The City regulator levied a £2.8 million fine — more than double the previous highest penalty for a mortgage case — on the group, which was one of the biggest issuers of sub-prime and buy-to-let mortgages during the property boom.
GMAC must also pay refunds worth a total of £7.7 million to holders of more than 100,000 accounts who were victims of “serious failings” between October 2004 and November 2008. The regulator said that the lender — part of GMAC Financial Services, the American company in which General Motors had a majority shareholding until 2006 — was guilty of applying excessive and unfair charges that did not reflect administrative costs. It was also guilty, said the FSA, of failing to take account of customers’ circumstances, inadequate staff training and not considering alternatives to repossession.
Despite the size of the fine, industry experts yesterday rounded on the FSA for not acting quickly enough to protect borrowers. The regulator began its work on the handling of arrears and repossessions by firms in September 2008. It presented its findings to GMAC 11 months later. During this period, thousands of borrowers either lost their homes or were in arrears with GMAC. Although those who were repossessed during this time will be eligible for a refund of charges, the FSA’s measures do not include compensation for being repossessed.
Melanie Bien, director of Savills Private Finance, the mortgage broker, said: “It is disappointing that it has taken the FSA so long to take action against GMAC for not treating customers fairly. This comes far too late for many people who were in arrears or had their homes repossessed. If action had been taken sooner, they may have avoided such a traumatic and unnecessary experience.”

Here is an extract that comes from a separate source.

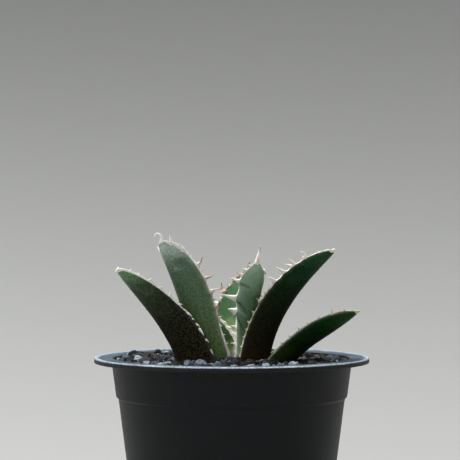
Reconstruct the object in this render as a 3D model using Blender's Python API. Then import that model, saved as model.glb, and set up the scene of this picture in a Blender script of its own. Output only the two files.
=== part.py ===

GMAC fed off the property boom in the run-up to the collapse, becoming the 11th-biggest lender in the UK by 2007 after entering the market nine years earlier. It pulled out in 2008 and continued to serve only existing customers. The firm has since rebranded itself as an “international mortgage asset management company”, with about £3.9 billion of regulated contracts under its administration.
Almost 190,000 accounts worth £24.6 billion were held with the lender during the period, the FSA said. More than 46,000 accounts were subject to “non-payment by direct debit charges” worth £15, which will be repaid with interest following the decision. The FSA said that GMAC had levied the charges to cover the administration costs of payments, even though the borrowers were not making payments because they were in arrears. A further 41,000 accounts will be eligible for refunds of £39 plus interest for solicitors’ instruction fees that were levied unfairly.